I still approach laundry like a college student.

Oh, the hamper is overflowing? No biggie. It can wait a couple more days. This doesn’t all want to fit into the washer? Too bad. Stuff it down harder. It’s not quite dry yet? Oh well, I’m out of quarters – time to air dry! No more socks? Well these ones don’t stink too bad – throw ‘em on again! And why bother sorting anything by color or fabric type? Wash it all in cold and you’re good to go.

“Don’t worry if you forget to add the laundry soap,” my mom told me during one laundry lesson before my freshman year of college. “As long as everything gets sloshed around in there, it’s better than nothing.”

That “better than nothing” philosophy still permeates my laundry habits today. That’s why I’m not picky about load size, type or colors. And I usually skimp on the powdered laundry detergent, too, buying the cheapest or second-cheapest variety at Wal-Mart and never filling the scooper completely to the top before dumping it to the bottom of the washer and calling it good enough.

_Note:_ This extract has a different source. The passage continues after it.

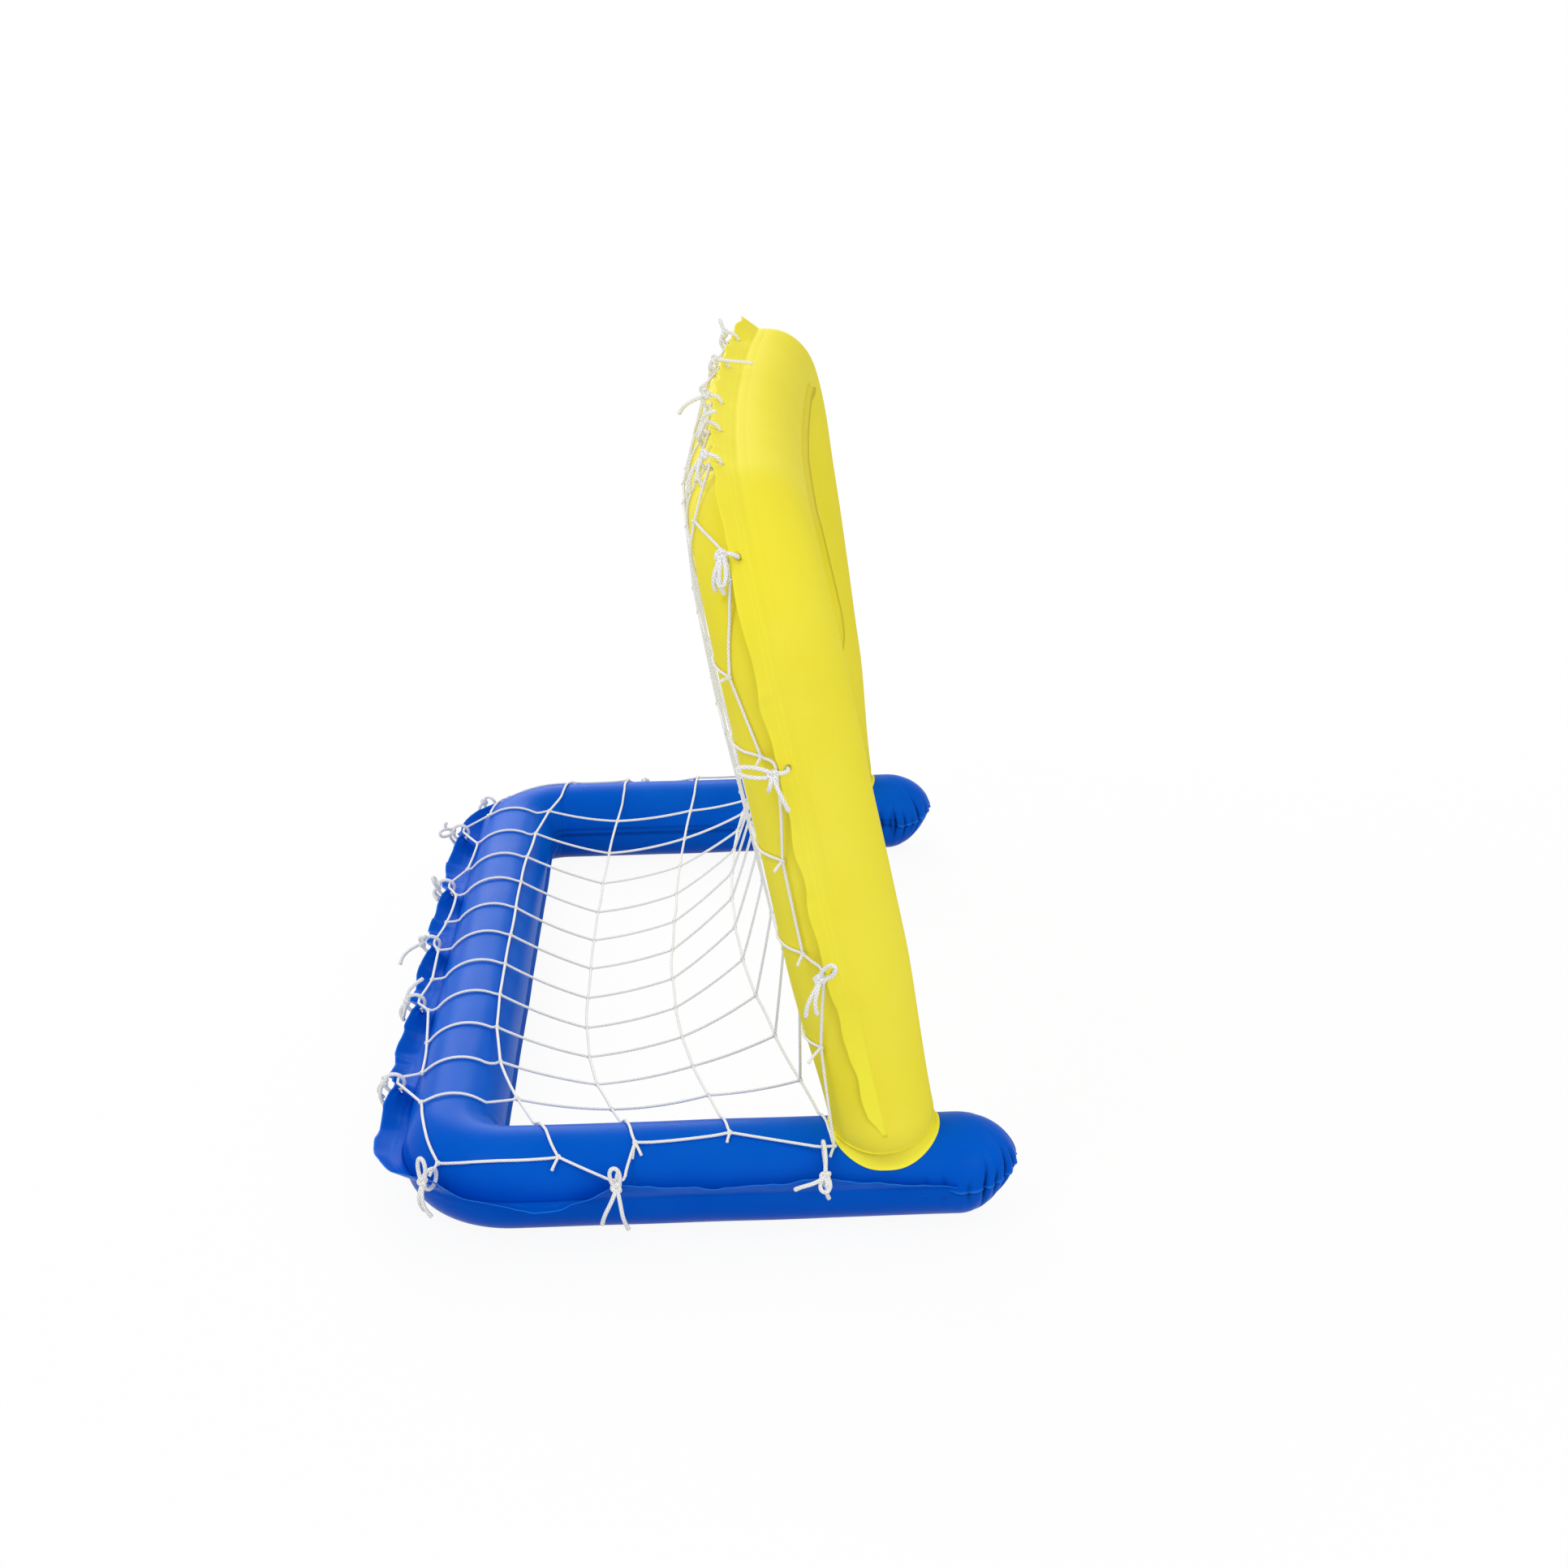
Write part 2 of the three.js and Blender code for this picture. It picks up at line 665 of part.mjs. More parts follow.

I don’t advocate for a “good enough” or “better than nothing” philosophy in other areas of life. I’m all about keeping my word and exceeding expectations in my career. I’m all about being thoughtful, caring and loyal toward others in my personal life, definitely not about doing the bare minimum in anything that matters. I keep my life organized (except that my to-do lists often become messy) and my apartment clean (except when I’m attempting to bake chocolate chip banana bread), and I take care of my possessions so they’ll last a long time.

But when it comes to laundry, I’m not a stickler. I’m not a germaphobe. I know people aren’t very observant, so that speck of blue ballpoint pen ink on my light khaki pants surely will go unnoticed. I know people are lazy, so if I show up to work in an un-ironed shirt that’s slightly wrinkly, either no one will notice, or they’ll smile and understand. I guess I just have better things to worry about than what temperature my clothes reach inside the shared washer at my apartment and whether my sheets are washed with my dishcloths or the T-shirt rags I use to clean the bathroom sink.

The college philosophy is great – give it the old college try. Stay up until 2 a.m. and sleep until 9, then still make it to a 9:30 a.m. class on time. Think ahead, but only to next weekend or next summer. Try new foods, classes, drinks, experiences. Meet new people and make them your favorites. But spend as little time as possible on dishes, cleaning, paperwork and laundry.

We’ve got all of our lives to manage our households and keep our things fresh and clean. So why spend any more time during the adult version of the “prime of our lives” than we absolutely have to worrying about doing the wash? Even college-style – crammed, procrastinated, mismatched and lacking adequate supplies – the laundry will get done. And that’s something to be thankful for.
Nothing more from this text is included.